「なぜ『愛のコリーダ』は50年も忘れられずにいるのか?」
現在も歴史的な一作として名前が上がる同作だが、2017年には第70回カンヌ国際映画祭のクラシック部門で、4Kで復元版が上映された。
「僕はちょうどそのとき、カンヌにいたんです。出演した『光』という映画がコンペティション部門に出品されたから。『光』のインタビュー中、たまたま会場で『愛のコリーダ』を観たという海外の記者から、こんなことを投げかけられたんです。“なぜ『愛のコリーダ』は、50年も忘れられないでいるのか”と。だから僕は、“『好き』と『嫌い』が引き合って、ずっと宙ぶらりんでいるからだよ”と答えました」
賛も否も、作品の糧として受け入れる藤さん。俳優歴62年の歳月で形成された人間力を、まざまざと見せつけられたようだった。
ふじ・たつや
1941年8月27日、中国・北京に生まれる。

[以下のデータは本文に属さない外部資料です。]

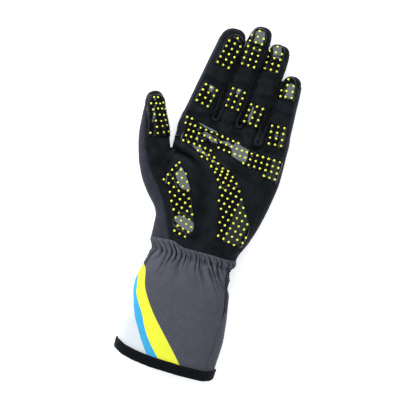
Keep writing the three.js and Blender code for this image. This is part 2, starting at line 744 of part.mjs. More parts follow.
const black = "#212529";
const grey = "#585962";
const gloss = "#0a0d11";
const glove = new THREE.Group();
glove.add(named("palm_panel", palmPanel, black, 0.9));
glove.add(named("back_panel", backPanel, grey, 0.9));
slits.forEach((slit, order) => glove.add(named(`fourchette_${slit.name}`, fourchettes[order], black, 0.9)));
glove.add(named("thumb_palm", thumbPalm, black, 0.9));
glove.add(named("thumb_back", thumbBack, grey, 0.9));
glove.add(named("cuff_front", cuffFront, grey, 0.9));
glove.add(named("cuff_back", cuffBack, grey, 0.9));
glove.add(named("cuff_stretch", cuffStretch, black, 0.9));
glove.add(named("cuff_binding", cuffBinding, black, 0.8));
glove.add(named("palm_patch", palmPatch, gloss, 0.2));
glove.add(named("thenar_patch", thenarPatch, gloss, 0.2));
glove.add(named("thumb_patch", thumbPatch, gloss, 0.2));
for (const row of fingerPatchRows) {
  const solid = mainBody(gripSkin.intersect(fingerPatch(row)));
  glove.add(named(`${row.finger}_${row.place}_patch`, solid, gloss, 0.2));
}

export default glove;
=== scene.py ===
"""Karting glove for the left hand, lying on its back: gathered cuff, suede palm and printed grip patches."""

import math

import bmesh
import bpy
import numpy as np
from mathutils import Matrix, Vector, noise
from mathutils.bvhtree import BVHTree
from mathutils.kdtree import KDTree


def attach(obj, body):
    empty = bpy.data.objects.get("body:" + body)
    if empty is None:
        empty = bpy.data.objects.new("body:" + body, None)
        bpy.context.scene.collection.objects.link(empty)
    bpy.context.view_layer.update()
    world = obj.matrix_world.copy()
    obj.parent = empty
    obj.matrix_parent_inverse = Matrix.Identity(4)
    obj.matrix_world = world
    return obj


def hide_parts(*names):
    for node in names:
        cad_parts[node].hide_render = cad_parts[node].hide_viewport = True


bl_info = {
    "name": "Karting Glove",
    "version": (1, 0, 0),
    "blender": (4, 5, 0),
    "location": "View3D > Sidebar > Glove",
    "description": "Builds the cloth, suede and silicone of a karting glove round its packed frame",
    "category": "Object",
}

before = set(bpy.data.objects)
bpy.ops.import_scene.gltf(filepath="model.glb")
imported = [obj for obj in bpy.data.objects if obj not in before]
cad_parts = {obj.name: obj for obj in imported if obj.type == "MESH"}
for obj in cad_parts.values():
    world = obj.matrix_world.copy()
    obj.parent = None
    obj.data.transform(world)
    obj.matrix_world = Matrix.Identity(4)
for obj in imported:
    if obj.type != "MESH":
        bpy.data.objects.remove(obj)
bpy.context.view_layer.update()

# The glove's shape is worked out in millimetres and given to Blender in metres.
MM = 0.001

# Shapes and materials that more than one operator uses, each worked out once
GLOVE = {}

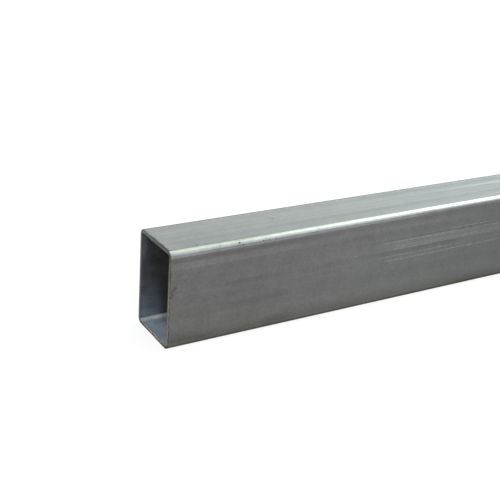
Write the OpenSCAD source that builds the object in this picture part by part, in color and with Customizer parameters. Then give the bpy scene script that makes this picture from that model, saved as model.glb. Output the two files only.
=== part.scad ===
// A length of cold formed rectangular steel tube, lying on its narrow side.
// The length runs along X, the width along Y and the height along Z.
// The origin is in the middle of the bottom face.

/* [Section] */
// Height of the section, its taller side
tube_h = 60; // [40:1:100]
// Width of the section, its shorter side
tube_w = 40; // [30:1:60]
// Thickness of the steel wall
wall_t = 2; // [1.5:0.1:3]
// Outside radius of the rolled corners
corner_r = 3.5; // [3.2:0.1:5]

/* [Length] */
// Length of the piece between its two saw cuts
tube_l = 1000; // [200:10:3000]

/* [Weld seam] */
// How far the seam lies from the middle of the top wall
seam_y = 5.5; // [-10:0.5:10]
// Width of the bead that the weld leaves on the inside
bead_w = 2.4; // [1.6:0.1:4]
// Height of that bead below the inside of the top wall
bead_h = 0.5; // [0.2:0.05:1]

/* [Hidden] */

// A wall bends about one centre at each corner, so its inside radius is smaller by the wall
inner_r = corner_r - wall_t;
inner_w = tube_w - 2 * wall_t;
inner_h = tube_h - 2 * wall_t;

// Radius of the arc that has the bead's width as its chord and the bead's height as its rise
bead_arc_r = (bead_w * bead_w / 4 + bead_h * bead_h) / (2 * bead_h);
// The bead's arc is closed inside the wall, halfway through its thickness
bead_root = wall_t / 2;

zinc_grey = [0.62, 0.64, 0.64];
$fn = 96;

// A rectangle with rounded corners, centred on the origin: crossed bars with a disc in each corner
module rounded_rectangle(w, h, r) {
    square([w - 2 * r, h], center = true);
    square([w, h - 2 * r], center = true);
    for (side = [-1, 1], level = [-1, 1])
        translate([side * (w / 2 - r), level * (h / 2 - r)])
            circle(r = r);
}

// The rolled wall in section
module wall_section() {
    difference() {
        rounded_rectangle(tube_w, tube_h, corner_r);
        rounded_rectangle(inner_w, inner_h, inner_r);
    }
}

// The weld bead in section: the lower cap of a disc, hanging from the inside of the top wall
module bead_section() {
    translate([seam_y, inner_h / 2])
        intersection() {
            translate([0, bead_arc_r - bead_h])
                circle(r = bead_arc_r);
            translate([-bead_w / 2, -bead_h])
                square([bead_w, bead_h + bead_root]);
        }
}

// One piece of stock: the section drawn out along X, sawn square at both ends.
// The seam is planed flush outside, and its bead is left standing inside.
module rectangular_tube() {
    color(zinc_grey)
        translate([-tube_l / 2, 0, tube_h / 2])
            rotate([90, 0, 90])
                linear_extrude(height = tube_l) {
                    wall_section();
                    bead_section();
                }
}

rectangular_tube();
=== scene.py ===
"""A length of galvanised rectangular steel tube, sawn at both ends.

The tube lies along X on its narrow side, with its left end towards the camera.
Lengths are in metres. They come from the frame's box and from the sizes of the rolled section.
The finishes measure in millimetres: x from the left end, y from the middle and z from the bottom.
"""

import math
from functools import reduce

import bmesh
import bpy
from mathutils import Matrix, Vector, noise


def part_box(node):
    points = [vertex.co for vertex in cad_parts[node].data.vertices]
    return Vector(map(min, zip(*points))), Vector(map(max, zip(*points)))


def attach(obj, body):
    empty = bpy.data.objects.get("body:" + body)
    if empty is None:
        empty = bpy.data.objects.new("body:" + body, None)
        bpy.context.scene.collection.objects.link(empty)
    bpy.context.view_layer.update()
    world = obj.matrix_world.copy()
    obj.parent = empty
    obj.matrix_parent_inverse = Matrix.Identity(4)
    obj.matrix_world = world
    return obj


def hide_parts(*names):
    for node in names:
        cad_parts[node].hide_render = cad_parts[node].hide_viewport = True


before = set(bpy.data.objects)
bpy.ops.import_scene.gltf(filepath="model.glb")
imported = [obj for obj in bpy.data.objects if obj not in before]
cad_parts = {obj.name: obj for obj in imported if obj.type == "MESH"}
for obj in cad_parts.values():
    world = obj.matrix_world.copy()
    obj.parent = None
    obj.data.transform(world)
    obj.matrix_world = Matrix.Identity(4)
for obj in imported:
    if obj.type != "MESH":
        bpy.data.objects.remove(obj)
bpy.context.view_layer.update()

MM = 0.001
NODE = "rectangular_tube"

LOW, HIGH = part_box(NODE)
HALF_LENGTH = (HIGH.x - LOW.x) / 2
WIDTH = HIGH.y - LOW.y
HEIGHT = HIGH.z - LOW.z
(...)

大学在学中に日活にスカウトされ俳優活動をスタート。1962年公開『望郷の海』で映画デビュー。70年代初頭まで「日活ニューアクション」で存在感を放つ。テレビドラマで2枚目俳優として人気を博していた1976年、大島渚監督作『愛のコリーダ』で主演を務め、海外にもその名を轟かせる。近年は連続テレビ小説『おかえりモネ』(NHK)や『やすらぎの郷』(テレビ朝日系)など話題となったテレビドラマにも出演。7月12日公開映画『大いなる不在』で、第71回サン・セバスチャン国際映画祭のコンペティション部門でシルバー・シェル賞(最優秀俳優賞)を受賞した。
『大いなる不在』
卓(森山未來)は、ある日、小さい頃に自分と母を捨てた父(藤竜也)が警察に捕まったという連絡を受ける。
妻(真木よう子)と共に久々に九州の父の元を訪ねると、父は認知症で別人のようであり、父が再婚した義理の母(原日出子)は行方不明になっていた。卓は、父と義母の生活を調べ始めるが――。